Es un envite que da alas a comentarios fuera de lugar, a frases salidas de tono, a pedir “hostias como panes”, a gritar “a por ellos”, a admitir que la manipulación democrática es permisible porque el fin justifica los medios, a mentir. A alimentar la catalanofobia o la hispanofobia, esa “excusa para ganar votos y tapar vergüenzas a uno y otro lado”, como explica Carlos Hernández. Incluso a sugerir que se suspendan derechos fundamentales con cierta ligereza. Son buenos tiempos para enemigos.

Y lo que me preocupa de verdad es que no parecen sentir miedo. Este Gobierno no tiene miedo a equivocarse.
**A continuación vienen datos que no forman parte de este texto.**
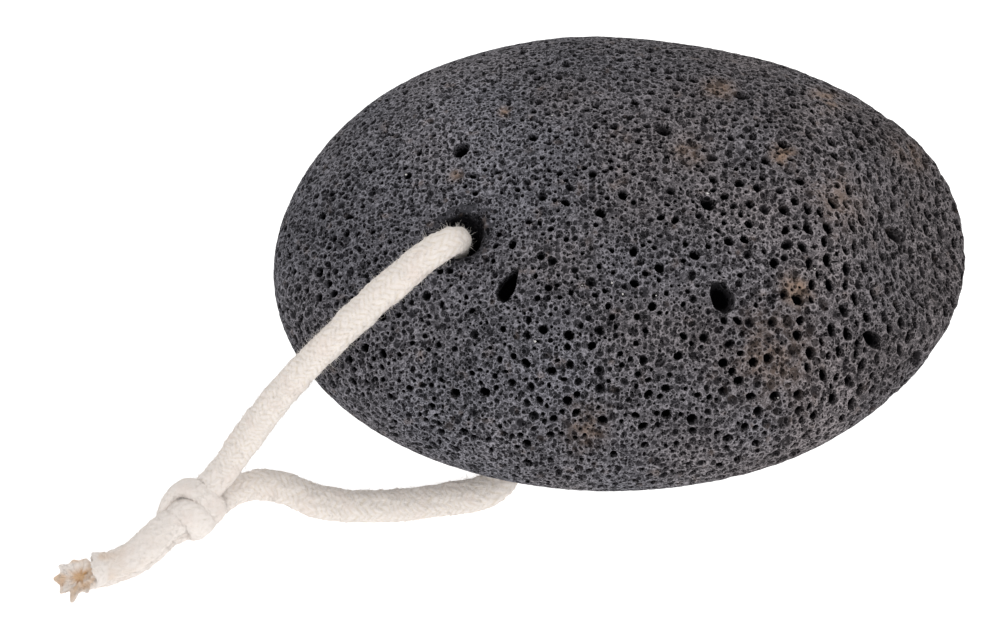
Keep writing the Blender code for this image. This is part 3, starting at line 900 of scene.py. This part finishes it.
def add_bowls(places, normals, long_way, longs, shorts, depths, rings, uneven=0.10, egg=0.0):
    """Add the rings of many bubbles at once.

    Point = middle + share * (long cos t, short (1 - egg cos t) sin t) in the plane of the skin, taken
    back to the skin, and then sunk along the middle's own normal by the ring's share of the depth.
    """
    global point_count
    number = len(places)
    short_way = np.cross(normals, long_way)
    rim_count = rings[0][2]
    wobble = 1.0 + uneven * rng.normal(size=(number, rim_count)).clip(-1.6, 1.6)
    start_turn = rng.uniform(0.0, 2.0 * math.pi, number)
    for ring, (share, depth_share, count) in enumerate(rings):
        angle = start_turn[:, None] + (np.arange(count) + 0.5 * (ring % 2)) * (2.0 * math.pi / count)
        out = share * (wobble if count == rim_count else np.ones((number, count)))
        offset = (longs[:, None] * out * np.cos(angle))[..., None] * long_way[:, None, :]
        taper = 1.0 - np.reshape(egg, (-1, 1)) * np.cos(angle)
        offset = offset + (shorts[:, None] * out * taper * np.sin(angle))[..., None] * short_way[:, None, :]
        points = (places[:, None, :] + offset).reshape(-1, 3)
        all_directions.append(directions_to(points))
        sink = depths[:, None] * depth_share * np.ones((number, count))
        all_sink.append((-(sink[..., None]) * normals[:, None, :]).reshape(-1, 3))
        # Each point gets painted shade by its depth over the bubble's size.
        all_painted_depth_shade.append(np.clip(sink / np.sqrt(longs * shorts)[:, None], 0.0, 2.0).ravel())
        all_worn.append(np.full(number * count, float(ring == 0)))
        if ring == 0:
            ids = point_count + np.arange(number * count).reshape(number, count)
            all_rims.append(np.stack([ids, np.roll(ids, -1, axis=1)], axis=-1).reshape(-1, 2))
        point_count += number * count


# A ring: its share of the rim's radius, its share of the depth, and its number of points.
LARGE_RINGS = [
    (1.0, 0.0, 26), (0.95, 0.22, 26), (0.84, 0.52, 20), (0.62, 0.80, 14), (0.33, 0.95, 8), (0.0, 1.0, 1),
]
# The slot, which is the first pit, narrows to its upper end like a drop.
pit_eggs = np.where(np.arange(len(PITS)) == 0, 0.45, 0.12)
pit_longs, pit_shorts, pit_depths = pit_sizes.T
add_bowls(
    pit_places, pit_normals, pit_long, pit_longs, pit_shorts, pit_depths * 1.15, LARGE_RINGS, 0.045, pit_eggs
)
RIGHT_END = 25.0  # mm; beyond it the bubbles are drawn out across the stone, and more of them are deep
CLASSES = [  # least radius, rings
    (0.95, [(1.0, 0.0, 13), (0.86, 0.50, 10), (0.45, 0.95, 5)]),
    (0.66, [(1.0, 0.0, 10), (0.80, 0.60, 7), (0.30, 1.0, 3)]),
    (0.44, [(1.0, 0.0, 8), (0.62, 0.80, 4)]),
    (0.31, [(1.0, 0.0, 6), (0.30, 1.0, 3)]),
    (0.00, [(1.0, 0.0, 5), (0.0, 1.0, 1)]),
]
upper_limit = 99.0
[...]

Ya lo ha dicho Carmen Crespo, portavoz del PP Andaluz en el Parlamento: “lo estamos haciendo bien”.  Tampoco parece que el Gobierno de la Generalitat tenga miedo alguno al error. Miedo a no dar respuesta a sus ciudadanos; a no gobernar para todos. Miedo a no acertar. Miedo a destrozar un país con sus decisiones. A fragmentar una sociedad, al desgarro.
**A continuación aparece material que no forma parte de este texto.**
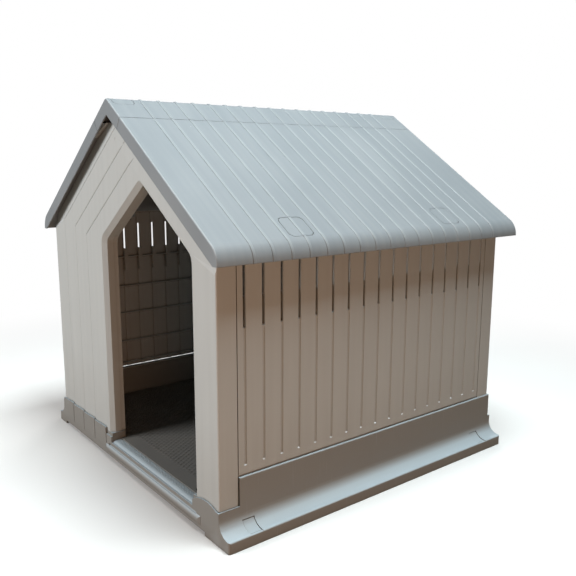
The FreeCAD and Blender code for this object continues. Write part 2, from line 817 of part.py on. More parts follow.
# ---------------------------------------------------------------- base
def tray_section(inset):
    """Half-open section of the base; inset below the surface gives the hollow under it."""
    low = -1.0 if inset else 0.0
    lip = lip_x - inset
    out = riser_x - inset
    inn = riser_in + inset
    rim = riser_height - inset
    ledge = lip_height - inset
    deck = deck_height - inset
    bend = cove_radius + inset if inset else cove_radius
    bend = min(bend, lip - out - 0.5)
    soft = 1.5 if not inset else 0
    nose = 3.0 if not inset else 0
    rim_round = riser_round if not inset else 0
    right = [(lip, low), (lip, ledge, nose), (out, ledge, bend), (out, rim, rim_round), (inn, rim, soft),
             (inn, deck, soft)]
    left = [(-corner[0],) + tuple(corner[1:]) for corner in reversed(right)]
    return right + left


def collar_tabs():
    """Board ends of the front collar, left of the doorway: each is proud and rounded at its right side."""
    back = -half_y - collar_gap
    lines = [-half_x] + front_board_lines()
    tabs = []
    for x0 in lines:
        x1 = x0 + front_board
        high = collar_height + collar_step / 2
        face = [(x0, lip_height), (x1, lip_height), (x1, high, tab_round), (x0, high - collar_step)]
        plan = [(x0, tray_front - 0.2), (x1, tray_front - tab_proud), (x1, back), (x0, back)]
        tabs.append(along_y(face, tray_front - 5, back).common(along_z(plan, 0, 200)))
    return tabs


def collar_arch():
    """Arched collar in front of the right-hand column."""
    x0 = door_right
    x1 = half_x
    base = [V(x0, 0, lip_height), V(x1, 0, lip_height), V(x1, 0, front_seat - 3), V(x0, 0, front_seat - 7)]
    crown = V(x0 + (x1 - x0) * 0.5, 0, collar_height)
    edges = [Part.LineSegment(base[3], base[0]).toShape(), Part.LineSegment(base[0], base[1]).toShape(),
             Part.LineSegment(base[1], base[2]).toShape(), Part.Arc(base[2], crown, base[3]).toShape()]
    arch = Part.Face(Part.Wire(edges)).extrude(V(0, -half_y - collar_gap - tray_front, 0))
    arch.translate(V(0, tray_front, 0))
    return arch


def base_tray():
    """Moulded plinth: coved sides, risers, front curb, apron with bead and sill, ribs under the deck."""
    wide = lip_x + 10
    tray = along_y(tray_section(0), tray_front, tray_rear)
    plan = rectangle(-lip_x, lip_x, tray_front, tray_rear, tray_corner_round)
    tray = tray.common(along_z(plan, 0, riser_height + 1))
    tray = tray.cut(box(-wide, wide, tray_front - 1, -seam_y + seam_gap, front_seat, riser_height + 1))
    rear_face = half_y + riser_proud
    tray = tray.cut(box(-wide, wide, rear_face, tray_rear + 1, front_seat, riser_height + 1))
    side = riser_in + 1
    low = deck_height - 1
    curb = box(-side, side, tray_front, -half_y + curb_depth, low, front_seat)
    curb = curb.cut(box(-wide, wide, tray_front - 1, -half_y - collar_gap, front_seat - 9, 200))
    curb_left = curb.common(box(-side, door_left + curb_lap, tray_front, 0, low, front_seat))
    curb_right = curb.common(box(door_right - curb_lap, side, tray_front, 0, low, front_seat))
    rear_riser = box(-side, side, rear_face - riser_width, rear_face, low, riser_height)
    rear_foot = box(-side, side, rear_face - 1, tray_rear, low, front_seat)
    tray = tray.fuse([curb_left, curb_right, rear_riser, rear_foot])
    tray = tray.cut(along_y(tray_section(sheet), tray_front + sheet, tray_rear - sheet))
    tray = tray.cut(box(-riser_in + sheet, riser_in - sheet, rear_face - riser_width + sheet,
                        rear_face - sheet, -1, riser_height - sheet))
    tray = tray.fuse(tray_ribs())
    tray = tray.fuse(collar_tabs() + [collar_arch()] + [sill(), front_bead()])
    groove_z = bead_level + math.sqrt(bead_rod ** 2 - (bead_rod - bead_proud) ** 2) + 2
    groove = rod(3.0, (door_left - 12, tray_front - 0.5, groove_z), (1, 0, 0), door_width + 24)
    tray = tray.cut(groove)
    pilot = screw_length + 1
    cuts = [box(-lip_x + foot_left, lip_x - foot_right, tray_front - 10, tray_front + 25, -1, foot_raise),
            box(-lip_x + foot_left, lip_x - foot_right, tray_rear - 25, tray_rear + 5, -1, foot_raise)]
    for side in (-1, 1):
        for y in (-catch_centre, catch_centre):
            cuts.append(catch_window(side, y))
    for x in base_screw_front():
        cuts.append(rod(screw_radius, (x, base_screw_y(), front_seat - screw_length), (0, 0, 1), pilot))
    for x in base_screw_rear():
        cuts.append(rod(screw_radius, (x, -base_screw_y(), riser_height - screw_length), (0, 0, 1), pilot))
    for y in base_screw_side():
        for x in (-screw_x(), screw_x()):
            cuts.append(rod(screw_radius, (x, y, riser_height - screw_length), (0, 0, 1), pilot))
    return tray.cut(cuts).removeSplitter()


def tray_ribs():
    """Crossed ribs under the deck, clear of the ground."""
    low = foot_raise + 2
    high = deck_height - sheet / 2
    ribs = []
    for x in places(riser_in, tray_rib_spacing, 20):
        ribs.append(box(x - sheet / 2, x + sheet / 2, tray_front + 1, tray_rear - 1, low, high))
    for y in places(half_y, tray_rib_spacing, 20):
        ribs.append(box(-riser_in - 1, riser_in + 1, y - sheet / 2, y + sheet / 2, low, high))
    return ribs


def sill():
    """Step pad between the jambs, rolled down at the front."""
    x0 = door_left + sill_gap
    x1 = door_right - sill_gap
    y0 = tray_front + 1.5
    pad = along_x([(y0, bead_level), (y0 + sill_depth, bead_level), (y0 + sill_depth, sill_height),
                   (y0, sill_height, sill_round)], x0 - 8, x1 + 8)
    return pad


def front_bead():
    """Half-round bead along the foot of the doorway."""
    x0 = door_left - bead_past_door
    x1 = door_right + bead_past_door
    centre = tray_front - bead_proud + bead_rod
    bar = rod(bead_rod, (x0, centre, bead_level), (1, 0, 0), x1 - x0)
    bar = bar.common(box(x0, x1, tray_front - bead_rod, tray_front + sheet, 0, 100))
    ends = []
    for x, lean in ((x0, 1), (x1, -1)):
        front = tray_front - bead_rod
        nose = [(x - lean, tray_front + 0.01), (x - lean, front), (x + lean * 30, front)]
        ends.append(along_z(nose, 0, 100))
    return bar.cut(ends)


def cove_ring(inner, outer, y0, y1):
    """Part of a ring round the cove's centre, on the right-hand side of the tray."""
    centre = (riser_x + cove_radius, lip_height + cove_radius)
    ring = rod(outer, (centre[0], y0, centre[1]), (0, 1, 0), y1 - y0)
    ring = ring.cut(rod(inner, (centre[0], y0 - 1, centre[1]), (0, 1, 0), y1 - y0 + 2))
    return ring, centre


def cove_sector(start, end, y0, y1, inner, outer):
    """Ring between two angles in degrees, measured from straight down towards the riser."""
    ring, centre = cove_ring(inner, outer, y0, y1)
    far = outer * 2
    a = math.radians(start)
    b = math.radians(end)
    mid = (a + b) / 2
    points = [(centre[0], centre[1])]
    for angle in (a, mid, b):
        points.append((centre[0] - far * math.sin(angle), centre[1] - far * math.cos(angle)))
    return ring.common(along_y(points, y0 - 2, y1 + 2))


def catch_window(side, y):
    """Slot through the cove for a base catch, opened on to the lip."""
    half = catch_width / 2 + catch_gap
    gap_angle = math.degrees(catch_gap / cove_radius)
    outer = cove_radius + sheet + 1
    hole = cove_sector(0, catch_angle + gap_angle, y - half, y + half, cove_radius - 6, outer)
    lip = box(riser_x + cove_radius - 1, lip_x + 1, y - half, y + half, lip_height - catch_sunk,
              lip_height + 1)
    hole = hole.fuse(lip)
    return hole if side > 0 else mirrored(hole)


def base_catch(y):
    """Rounded plug sunk a little below the cove, held by a lip behind it."""
    half = catch_width / 2
    top = cove_radius + catch_sunk
    plug = cove_sector(1, catch_angle, y - half, y + half, top, cove_radius + sheet + 1)
    depth = sheet + 1 - catch_sunk
    edges = [edge for edge in plug.Edges if is_plug_corner(edge, depth)]
    plug = plug.makeFillet(catch_corner, edges)
    lip = cove_sector(2, catch_angle + 4, y - half - catch_lip, y + half + catch_lip, cove_radius + sheet,
                      cove_radius + sheet + 2)
    return plug.fuse(lip).removeSplitter()


def is_plug_corner(edge, depth):
    """Straight edges square to the cove at the plug's two upper corners."""
    size = edge.BoundBox
    upper = size.ZMax > lip_height + cove_radius / 3
    return size.YLength < 0.01 and abs(edge.Length - depth) < 0.05 and upper


def floor_panel():
    """Lift-out floor: plate on a grid of low ribs, with a tongue to the sill and a finger hole."""
    side = riser_in - floor_clearance
    front = -half_y + curb_depth + floor_clearance - 1
    rear = half_y + riser_proud - riser_width - floor_clearance
    tongue_y = tray_front + 1.5 + sill_depth + 0.5
    x0 = door_left + curb_lap + floor_clearance
    x1 = door_right - curb_lap - floor_clearance
    plan = [(-side, front), (x0, front), (x0, tongue_y), (x1, tongue_y), (x1, front), (side, front),
            (side, rear), (-side, rear)]
    under = deck_height + floor_rib
    plate = along_z(plan, under, floor_top)
    ribs = []
    half = floor_rib_width / 2
    for x in places(side, floor_rib_spacing, 4):
        ribs.append(box(x - half, x + half, front + 2, rear - 2, deck_height, under))
    for y in places(rear, floor_rib_spacing, 4):
        if y > front + 2:
            ribs.append(box(-side + 2, side - 2, y - half, y + half, deck_height, under))
    ribs.append(box(x0 + 2, x1 - 2, tongue_y + 2, tongue_y + 5, deck_height, under))
    plate = plate.fuse(ribs)
    hole_x = x1 - 5 * finger_hole
    plan = rectangle(hole_x - finger_hole, hole_x + finger_hole, front - finger_hole, front + 1, 3.5)
    hole = along_z(plan, deck_height - 1, floor_top + 1)
    return plate.cut(hole).removeSplitter()


# ---------------------------------------------------------------- fasteners
def screw(tip, axis):
    """Pan-head cross-recessed screw; tip is under its head, and axis points out of the head."""
    up = rod(screw_head_radius, (0, 0, 0), (0, 0, 1), screw_head_height)
    up = up.makeFillet(1.2, [edge for edge in up.Edges if edge.BoundBox.ZMin > screw_head_height - 0.01])
    shank = rod(screw_radius - screw_clearance, (0, 0, 0.2 - screw_length), (0, 0, 1), screw_length)
    body = up.fuse(shank)
    body = body.cut([box(-3, 3, -0.6, 0.6, screw_head_height - 1.5, screw_head_height + 1),
                     box(-0.6, 0.6, -3, 3, screw_head_height - 1.5, screw_head_height + 1)])
    turn = FreeCAD.Rotation(V(0, 0, 1), V(*axis))
    body.Placement = FreeCAD.Placement(V(*tip), turn)
    return body


def wall_screws():
    """Three screws down each of the four corner seams, from the gable wall's flange."""
    screws = []
    for z in wall_screw_levels(riser_height):
        for x in (-screw_x(), screw_x()):
            screws.append(screw((x, -seam_y - sheet, z), (0, -1, 0)))
            screws.append(screw((x, seam_y + sheet, z), (0, 1, 0)))
    return Part.makeCompound(screws)


def base_screws():
    """Screws down through the walls' foot flanges into the tray."""
    screws = []
    for x in base_screw_front():
        screws.append(screw((x, base_screw_y(), front_seat + sheet), (0, 0, 1)))
    for x in base_screw_rear():
        screws.append(screw((x, -base_screw_y(), riser_height + sheet), (0, 0, 1)))
    for y in base_screw_side():
        for x in (-screw_x(), screw_x()):
            screws.append(screw((x, y, riser_height + sheet), (0, 0, 1)))
    return Part.makeCompound(screws)


# ---------------------------------------------------------------- build
def build():
    os.makedirs("parts", exist_ok=True)
    save("base_tray", base_tray())
    save("floor_panel", floor_panel())
    save("front_wall", front_wall())
    save("rear_wall", rear_wall())
    side = side_panel()
    save("right_side_panel", side)
    save("left_side_panel", mirrored(side))
    beads = all_beads()
    roof = roof_panel(beads)
    save("right_roof_panel", roof)
    save("left_roof_panel", mirrored(roof))
    save("ridge_cap", ridge_cap(beads))
    save("cap_screws", cap_screws())
    for end, y in (("front", -eave_latch_centre), ("rear", eave_latch_centre)):
        latch = eave_latch(y, beads)
        save("eave_latch_right_" + end, latch)
        save("eave_latch_left_" + end, mirrored(latch))
    save("eave_latch_pins", eave_latch_pins())
    for end, (y0, y1) in zip(("front", "rear"), ridge_latch_ends()):
        save("ridge_latch_" + end, ridge_latch(y0, y1))
    for end, y in (("front", -catch_centre), ("rear", catch_centre)):
        catch = base_catch(y)
        save("base_catch_right_" + end, catch)
        save("base_catch_left_" + end, mirrored(catch))
    save("wall_screws", wall_screws())
    save("base_screws", base_screws())


build()
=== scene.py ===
"""Knock-down moulded-plastic livestock hutch: finishes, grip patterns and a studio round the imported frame.
Metres, +Z up, doorway towards -Y."""
import bpy
import math
from mathutils import Matrix, Vector


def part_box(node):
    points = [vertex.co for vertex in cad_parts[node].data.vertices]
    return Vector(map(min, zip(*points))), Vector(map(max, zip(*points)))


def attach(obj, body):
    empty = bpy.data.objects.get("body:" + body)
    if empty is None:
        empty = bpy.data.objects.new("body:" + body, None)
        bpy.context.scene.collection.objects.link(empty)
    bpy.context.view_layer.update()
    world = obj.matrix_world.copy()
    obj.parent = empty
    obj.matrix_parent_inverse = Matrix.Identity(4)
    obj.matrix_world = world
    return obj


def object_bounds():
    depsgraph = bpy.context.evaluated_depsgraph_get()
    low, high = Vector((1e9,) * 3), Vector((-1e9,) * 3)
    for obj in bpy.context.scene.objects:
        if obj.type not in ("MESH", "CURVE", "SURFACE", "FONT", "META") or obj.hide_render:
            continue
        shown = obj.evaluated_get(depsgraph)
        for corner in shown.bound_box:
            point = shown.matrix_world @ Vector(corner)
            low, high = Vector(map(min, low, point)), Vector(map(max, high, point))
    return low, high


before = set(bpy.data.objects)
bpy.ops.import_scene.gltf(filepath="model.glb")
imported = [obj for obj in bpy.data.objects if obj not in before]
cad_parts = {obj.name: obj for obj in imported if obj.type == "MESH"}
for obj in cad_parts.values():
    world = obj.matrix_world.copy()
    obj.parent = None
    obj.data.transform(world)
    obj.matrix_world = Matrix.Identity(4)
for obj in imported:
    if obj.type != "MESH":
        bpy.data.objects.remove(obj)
cad_low, cad_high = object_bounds()

MM = 0.001

# Camera: where the eye stands, its compass turn, how far it looks down, its roll, and the lens.
EYE = (1.41903, -1.05798, 0.72781)
EYE_TURN = 51.875
EYE_DOWN = 10.596
EYE_ROLL = 0.198
LENS = 42.61
SENSOR = 36.0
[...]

No tienen. Y estaría bien que tuvieran un poco. De ese que hace consultar, preguntar, consensuar y que no es incompatible con la valentía. Ese miedo que te hace mirar alrededor. Que te obliga a reconocer al otro, conocerlo de nuevo. Y rebajar esa conversación con el estómago en la que se está convirtiendo el debate nacional.

No hay otra solución, dicen los líderes políticos. No pueden dar un paso atrás porque perderían ante los suyos. Unos y otros. Intolerable.

Claro que perderían. Gobernar a veces, creo yo, es decidir con altura. Mirando más allá. Y dialogar. Aunque es verdad que “solo dialogar” no sirve. Sentarse sin ánimo de imaginarse en el otro no sirve, sentarse con ideas inamovibles no sirve. Hay que saber que “se requiere llegar a un acuerdo, a un compromiso doloroso”, como explica Amos Oz, porque no estamos hablando de un malentendido, sino de un problema al que hay que buscar la menos mala de las soluciones.

Puede que haya que plantearlo en términos de huevos:  ¿A que no hay huevos de dar un paso atrás, reconocer las escasa voluntad de escucha y aceptar todos las reglas del juego democrático?

Aunque estaría mejor que se dejaran inspirar por el “me queda la palabra” de Blas de Otero, y olvidaran el creciente fanatismo, me temo que, en esta ocasión, parece que la cosa va más camino de un “y dos huevos duros” de los hermanos Marx pero sin ninguna gracia.